Brombert does not see Manet’s personality as marred by hypocrisy; it is instead simply constituted by “paradoxes” and “contradictions.” She proposes that Manet’s art mirrors his character: “Rather than the end of the line . . . he is a bridge, joining the tradition behind him with a new approach to painting . . . not an iconoclast overturning altars, but a man with a vision, convinced the future would prove him right . . . whereas others saw him as the firebrand of a revolution, he saw himself entering the pantheon of painting through the front door, his works accepted by the salon and hanging in the Louvre.”

The chain of cliches and mixed metaphors is stunning, and brings us no closer to an understanding of either the man or his works.

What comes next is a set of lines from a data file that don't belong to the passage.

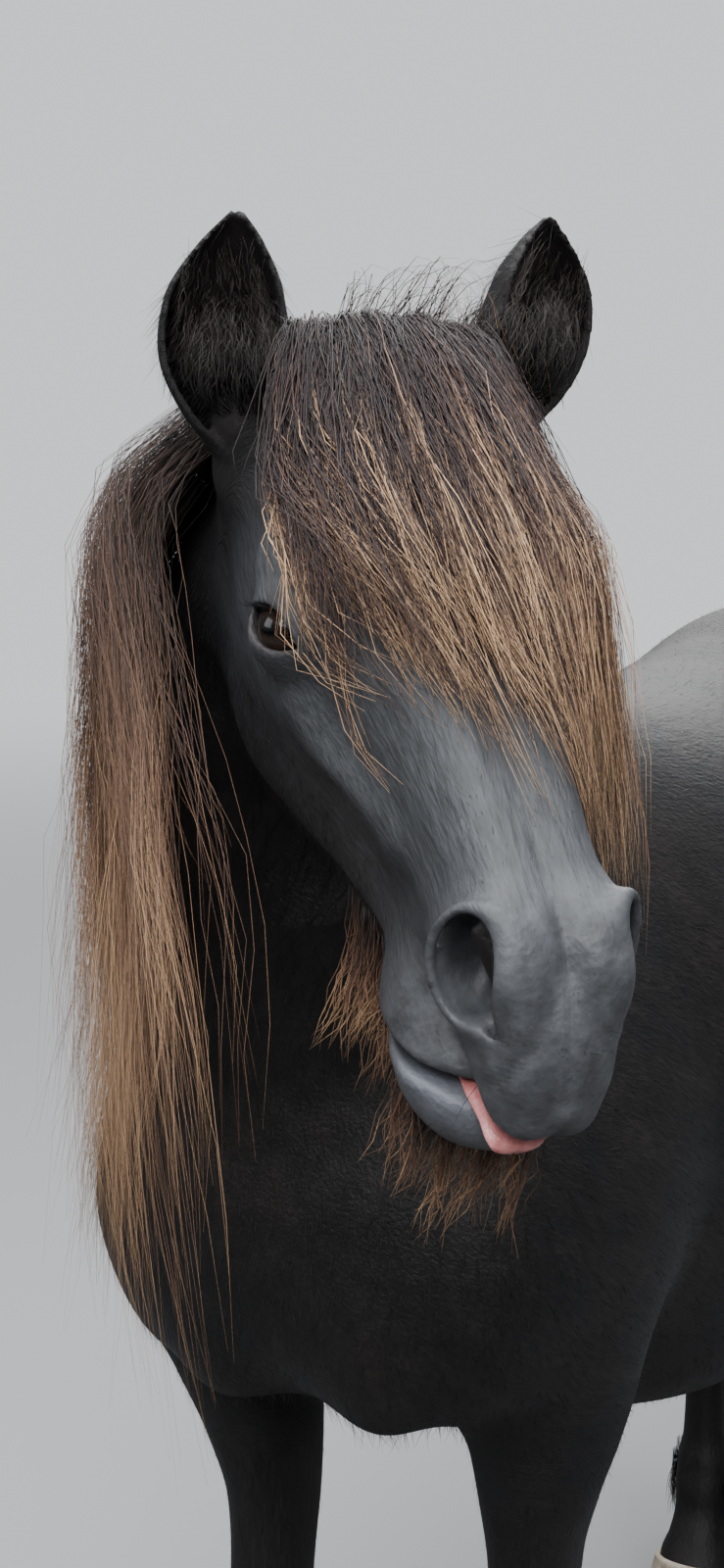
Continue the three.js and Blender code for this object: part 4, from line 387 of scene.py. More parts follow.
# Ear: a cupped leaf about a leaning axis, in the same half-head frame
EAR_BASE = {1: np.array([76.0, 7.0, -23.0]), -1: np.array([60.0, 13.0, -35.0])}
EAR_TIP = {1: np.array([94.0, -46.0, 66.0]), -1: np.array([74.0, -46.0, 66.0])}
EAR_BOW = -10.0
EAR_RADIUS = Profile([[0, 22], [0.15, 29], [0.4, 34], [0.65, 30], [0.86, 17], [1, 3]])
EAR_OPENING = Profile([[0, 0.5], [0.15, 0.95], [0.4, 1.25], [0.7, 1.35], [1, 1.4]])
EAR_WALL = Profile([[0, 7], [0.3, 5.4], [0.8, 4.4], [1, 4.0]])
EAR_OPEN = np.array([0.30, 0.66, 0.69])
EAR_FLAT = 0.82


def ear_frame(side):
    """Length, axis, direction of the opening and cross direction of one ear."""
    axis = EAR_TIP[side] - EAR_BASE[side]
    length = np.linalg.norm(axis)
    axis = axis / length
    opening = unit(EAR_OPEN - axis * (EAR_OPEN @ axis))
    return length, axis, opening, np.cross(axis, opening)


def ear_coordinates(x, u, w):
    """Share of the length, radius and angle from the opening, for the ear on the point's side."""
    frames = [ear_frame(side) for side in (1, -1)]
    left = x > 0
    length = np.where(left, frames[0][0], frames[1][0])
    d = [v - np.where(left, a, b) for v, a, b in zip((np.abs(x), u, w), EAR_BASE[1], EAR_BASE[-1])]

    def along(k):
        return sum(v * np.where(left, a, b) for v, a, b in zip(d, frames[0][k], frames[1][k]))

    s = along(1) / length
    sc = np.clip(s, 0, 1)
    a_open = along(2) / EAR_FLAT
    a_side = along(3) - EAR_BOW * np.sin(sc * math.pi)
    return s, np.hypot(a_open, a_side), np.abs(np.arctan2(a_side, a_open)), length


def ear_field(x, u, w):
    s, rr, angle, length = ear_coordinates(x, u, w)
    sc = np.clip(s, 0, 1)
    r = EAR_RADIUS.at(sc, 0)
    half = EAR_OPENING.at(sc, 0)
    share = np.clip((angle - half) / (math.pi - half), 0, 1)
    thin = EAR_WALL.at(sc, 0) * (0.72 + 0.28 * np.sin(share * math.pi / 2))
    f = np.abs(rr - r + thin / 2) - thin / 2
    f = smooth_max(f, (half - angle) * rr, 2.0)
    over = np.maximum(-s, s - 1) * length
    return np.maximum(f, over)


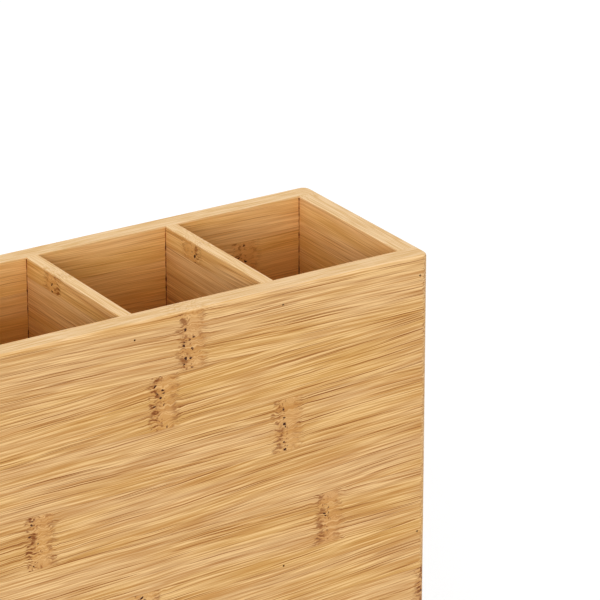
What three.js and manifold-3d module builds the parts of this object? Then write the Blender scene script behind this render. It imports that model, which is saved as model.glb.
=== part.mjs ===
// Bamboo umbrella stand: a tall open-topped box of glued and nailed boards, split by two
// dividers into three compartments, each with a loose drip tray on its floor.
// Millimetres, +X to the right, +Y to the back, +Z up. The origin is on the ground, under
// the middle of the stand.

import * as THREE from 'three';
import { mergeVertices } from 'three/addons/utils/BufferGeometryUtils.js';
import Module from 'manifold-3d';

const wasm = await Module();
wasm.setup();

// ---- Driving dimensions ----

const WALL = 10; // thickness of the four outer boards
const THIN_BOARD = 6; // thickness of the dividers and of the floor board
const COMPARTMENTS = 3;
const COMPARTMENT_WIDTH = 64; // clear width of one compartment, along X
const COMPARTMENT_DEPTH = 80; // clear depth of every compartment, along Y
const HEIGHT = 400; // from the ground to the rim
const FOOT_HEIGHT = 3;

const CORNER_RADIUS = 4.2; // upright outer corners, seen from above
const RIM_RADIUS = 1.5; // outer edge of the rim
const ARC_STEPS = 6; // facets in a quarter circle

// Brads: thin nails driven through the front and back boards into the edges behind them.
const BRAD_HEAD_RADIUS = 0.45;
const BRAD_SHANK_RADIUS = 0.35;
const BRAD_LENGTH = 20;
const BRAD_SET = 0.6; // how far the head is punched below the face
const BRAD_CLEARANCE = 0.25; // between a brad and its hole
const BRAD_SIDES = 8;
const BRADS_PER_LINE = 4;
const BRAD_BELOW_RIM_AT_SIDES = 9.3;
const BRAD_BELOW_RIM_AT_DIVIDERS = 7.6;
const BRAD_OFF_DIVIDER_CENTRE = 1.6; // divider brads sit slightly towards the outside
const LOWEST_BRAD_ABOVE_FLOOR_BOARD = 14;

// Rubber feet, glued under the corners.
const FOOT_RADIUS = 7.5;
const FOOT_BOTTOM_RADIUS = 6.5;
const FOOT_CHAMFER = 1;
const FOOT_INSET = 12; // from the outer faces to a foot's centre
const FOOT_SIDES = 24;

// Drip trays: moulded, open at the top, with a flanged rim and three ribs on the floor.
const TRAY_SIDE_GAP = 1.2; // between the flange and the compartment's walls
const TRAY_REST_GAP = 0.3; // between a tray and the floor board
const TRAY_HEIGHT = 20;
const TRAY_SKIN = 1.6;
const TRAY_FLANGE = 1.8; // how far the rim stands out from the wall
const TRAY_CORNER_RADIUS = 7;
const RIB_HEIGHT = 2;
const RIB_WIDTH = 2.4;
const RIB_SPACING = 16;
const RIB_END_GAP = 8; // between a rib's end and the tray's wall
const RIB_SINK = 0.5; // how deep a rib is rooted in the tray's floor

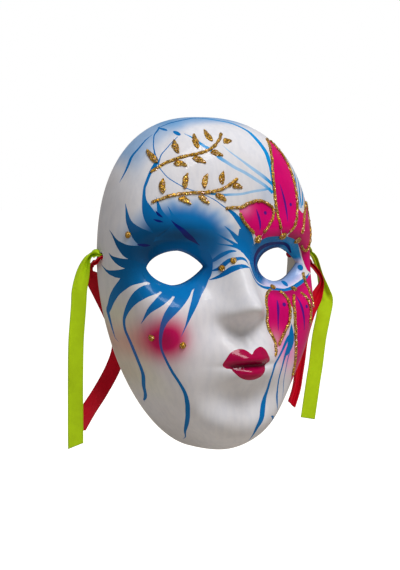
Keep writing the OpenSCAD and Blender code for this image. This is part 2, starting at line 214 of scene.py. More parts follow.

Unlike the artist in Baudelaire’s celebrated essay “The Painter of Modern Life,” whose achievement was “to marry [epouser] the crowd,” Brombert’s painter instead carries on a long and chaste engagement; he is like the biographer herself, synthesizing some of the great achievements of the past but never challenging the audience or creating anything daring or new.

The modernity and urbanity that Brombert effectively invokes in her biography were indeed paradoxical and contradictory but the artist who compellingly documented and interrogated that revolutionary social and cultural order was not. Manet was instead constant in his intellectual and artistic focus and commitment; the evidence is in his pictures.